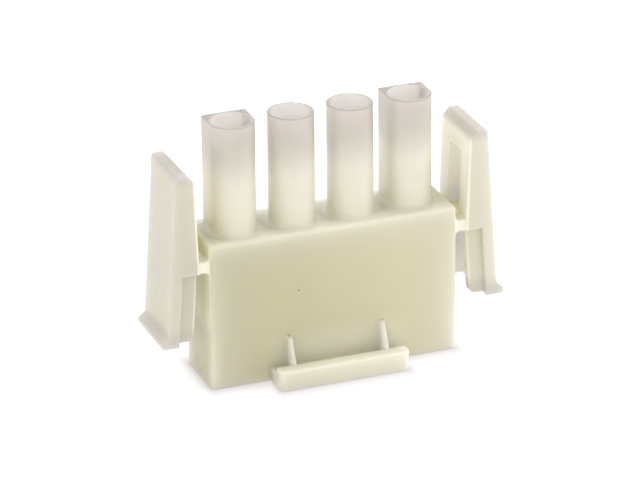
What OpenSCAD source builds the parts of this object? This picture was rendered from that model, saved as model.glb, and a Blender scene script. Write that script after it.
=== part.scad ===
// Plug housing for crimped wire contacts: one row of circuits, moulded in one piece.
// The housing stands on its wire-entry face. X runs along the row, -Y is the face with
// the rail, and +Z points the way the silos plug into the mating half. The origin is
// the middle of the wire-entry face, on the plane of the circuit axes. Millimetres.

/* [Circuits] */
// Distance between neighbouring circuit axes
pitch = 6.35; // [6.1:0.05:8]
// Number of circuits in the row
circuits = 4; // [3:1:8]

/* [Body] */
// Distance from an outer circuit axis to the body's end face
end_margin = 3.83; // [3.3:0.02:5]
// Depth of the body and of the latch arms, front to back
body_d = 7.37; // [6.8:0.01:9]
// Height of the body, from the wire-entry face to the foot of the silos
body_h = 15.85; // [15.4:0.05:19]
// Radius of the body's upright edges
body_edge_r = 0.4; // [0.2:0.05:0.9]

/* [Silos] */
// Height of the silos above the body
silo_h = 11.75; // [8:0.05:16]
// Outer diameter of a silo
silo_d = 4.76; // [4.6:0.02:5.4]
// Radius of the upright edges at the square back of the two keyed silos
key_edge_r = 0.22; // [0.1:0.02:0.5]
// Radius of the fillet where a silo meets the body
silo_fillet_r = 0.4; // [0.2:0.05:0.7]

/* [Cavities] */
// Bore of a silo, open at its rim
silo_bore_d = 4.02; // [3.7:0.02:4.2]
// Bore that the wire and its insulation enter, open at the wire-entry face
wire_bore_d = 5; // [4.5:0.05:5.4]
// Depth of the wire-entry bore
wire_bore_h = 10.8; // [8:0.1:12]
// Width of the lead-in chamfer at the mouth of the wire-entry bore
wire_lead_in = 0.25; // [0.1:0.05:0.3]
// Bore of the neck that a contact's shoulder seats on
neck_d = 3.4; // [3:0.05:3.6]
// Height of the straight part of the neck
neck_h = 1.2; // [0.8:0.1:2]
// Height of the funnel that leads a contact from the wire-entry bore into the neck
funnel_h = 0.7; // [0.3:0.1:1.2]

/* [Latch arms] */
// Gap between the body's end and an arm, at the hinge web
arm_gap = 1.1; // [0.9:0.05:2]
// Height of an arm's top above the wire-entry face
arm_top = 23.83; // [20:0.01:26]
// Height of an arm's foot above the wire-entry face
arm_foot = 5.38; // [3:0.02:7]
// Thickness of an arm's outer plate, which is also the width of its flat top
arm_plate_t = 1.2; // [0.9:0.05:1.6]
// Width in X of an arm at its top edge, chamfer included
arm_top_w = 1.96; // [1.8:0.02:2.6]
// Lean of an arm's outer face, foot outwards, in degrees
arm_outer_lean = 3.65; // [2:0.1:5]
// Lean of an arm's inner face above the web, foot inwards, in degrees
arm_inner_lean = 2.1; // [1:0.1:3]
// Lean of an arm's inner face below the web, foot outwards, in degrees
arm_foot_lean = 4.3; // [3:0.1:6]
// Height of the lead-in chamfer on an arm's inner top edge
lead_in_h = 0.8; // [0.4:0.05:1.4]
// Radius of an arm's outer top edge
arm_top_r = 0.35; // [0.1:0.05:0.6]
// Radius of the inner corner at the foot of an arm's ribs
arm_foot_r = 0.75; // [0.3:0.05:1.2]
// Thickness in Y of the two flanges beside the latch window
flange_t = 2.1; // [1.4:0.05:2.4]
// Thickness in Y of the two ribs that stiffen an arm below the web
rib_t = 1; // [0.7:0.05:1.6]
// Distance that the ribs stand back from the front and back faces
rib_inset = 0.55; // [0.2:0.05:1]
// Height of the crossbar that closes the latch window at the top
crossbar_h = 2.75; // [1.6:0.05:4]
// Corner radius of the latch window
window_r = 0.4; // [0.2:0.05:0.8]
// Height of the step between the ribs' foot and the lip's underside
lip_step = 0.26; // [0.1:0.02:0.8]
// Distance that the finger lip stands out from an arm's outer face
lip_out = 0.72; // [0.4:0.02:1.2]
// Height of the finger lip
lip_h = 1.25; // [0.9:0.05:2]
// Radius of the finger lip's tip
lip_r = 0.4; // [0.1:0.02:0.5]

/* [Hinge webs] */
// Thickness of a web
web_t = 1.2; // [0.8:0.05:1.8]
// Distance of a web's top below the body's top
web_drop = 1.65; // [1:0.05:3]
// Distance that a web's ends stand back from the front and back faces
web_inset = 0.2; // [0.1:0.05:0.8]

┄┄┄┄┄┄

Exercise brief ::
Give the data again, exactly as it stands.

Output for this task ::
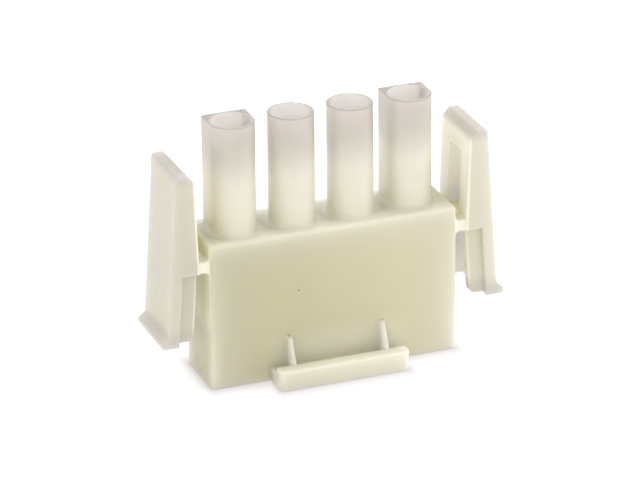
What OpenSCAD source builds the parts of this object? This picture was rendered from that model, saved as model.glb, and a Blender scene script. Write that script after it.
=== part.scad ===
// Plug housing for crimped wire contacts: one row of circuits, moulded in one piece.
// The housing stands on its wire-entry face. X runs along the row, -Y is the face with
// the rail, and +Z points the way the silos plug into the mating half. The origin is
// the middle of the wire-entry face, on the plane of the circuit axes. Millimetres.

/* [Circuits] */
// Distance between neighbouring circuit axes
pitch = 6.35; // [6.1:0.05:8]
// Number of circuits in the row
circuits = 4; // [3:1:8]

/* [Body] */
// Distance from an outer circuit axis to the body's end face
end_margin = 3.83; // [3.3:0.02:5]
// Depth of the body and of the latch arms, front to back
body_d = 7.37; // [6.8:0.01:9]
// Height of the body, from the wire-entry face to the foot of the silos
body_h = 15.85; // [15.4:0.05:19]
// Radius of the body's upright edges
body_edge_r = 0.4; // [0.2:0.05:0.9]

/* [Silos] */
// Height of the silos above the body
silo_h = 11.75; // [8:0.05:16]
// Outer diameter of a silo
silo_d = 4.76; // [4.6:0.02:5.4]
// Radius of the upright edges at the square back of the two keyed silos
key_edge_r = 0.22; // [0.1:0.02:0.5]
// Radius of the fillet where a silo meets the body
silo_fillet_r = 0.4; // [0.2:0.05:0.7]

/* [Cavities] */
// Bore of a silo, open at its rim
silo_bore_d = 4.02; // [3.7:0.02:4.2]
// Bore that the wire and its insulation enter, open at the wire-entry face
wire_bore_d = 5; // [4.5:0.05:5.4]
// Depth of the wire-entry bore
wire_bore_h = 10.8; // [8:0.1:12]
// Width of the lead-in chamfer at the mouth of the wire-entry bore
wire_lead_in = 0.25; // [0.1:0.05:0.3]
// Bore of the neck that a contact's shoulder seats on
neck_d = 3.4; // [3:0.05:3.6]
// Height of the straight part of the neck
neck_h = 1.2; // [0.8:0.1:2]
// Height of the funnel that leads a contact from the wire-entry bore into the neck
funnel_h = 0.7; // [0.3:0.1:1.2]

/* [Latch arms] */
// Gap between the body's end and an arm, at the hinge web
arm_gap = 1.1; // [0.9:0.05:2]
// Height of an arm's top above the wire-entry face
arm_top = 23.83; // [20:0.01:26]
// Height of an arm's foot above the wire-entry face
arm_foot = 5.38; // [3:0.02:7]
// Thickness of an arm's outer plate, which is also the width of its flat top
arm_plate_t = 1.2; // [0.9:0.05:1.6]
// Width in X of an arm at its top edge, chamfer included
arm_top_w = 1.96; // [1.8:0.02:2.6]
// Lean of an arm's outer face, foot outwards, in degrees
arm_outer_lean = 3.65; // [2:0.1:5]
// Lean of an arm's inner face above the web, foot inwards, in degrees
arm_inner_lean = 2.1; // [1:0.1:3]
// Lean of an arm's inner face below the web, foot outwards, in degrees
arm_foot_lean = 4.3; // [3:0.1:6]
// Height of the lead-in chamfer on an arm's inner top edge
lead_in_h = 0.8; // [0.4:0.05:1.4]
// Radius of an arm's outer top edge
arm_top_r = 0.35; // [0.1:0.05:0.6]
// Radius of the inner corner at the foot of an arm's ribs
arm_foot_r = 0.75; // [0.3:0.05:1.2]
// Thickness in Y of the two flanges beside the latch window
flange_t = 2.1; // [1.4:0.05:2.4]
// Thickness in Y of the two ribs that stiffen an arm below the web
rib_t = 1; // [0.7:0.05:1.6]
// Distance that the ribs stand back from the front and back faces
rib_inset = 0.55; // [0.2:0.05:1]
// Height of the crossbar that closes the latch window at the top
crossbar_h = 2.75; // [1.6:0.05:4]
// Corner radius of the latch window
window_r = 0.4; // [0.2:0.05:0.8]
// Height of the step between the ribs' foot and the lip's underside
lip_step = 0.26; // [0.1:0.02:0.8]
// Distance that the finger lip stands out from an arm's outer face
lip_out = 0.72; // [0.4:0.02:1.2]
// Height of the finger lip
lip_h = 1.25; // [0.9:0.05:2]
// Radius of the finger lip's tip
lip_r = 0.4; // [0.1:0.02:0.5]

/* [Hinge webs] */
// Thickness of a web
web_t = 1.2; // [0.8:0.05:1.8]
// Distance of a web's top below the body's top
web_drop = 1.65; // [1:0.05:3]
// Distance that a web's ends stand back from the front and back faces
web_inset = 0.2; // [0.1:0.05:0.8]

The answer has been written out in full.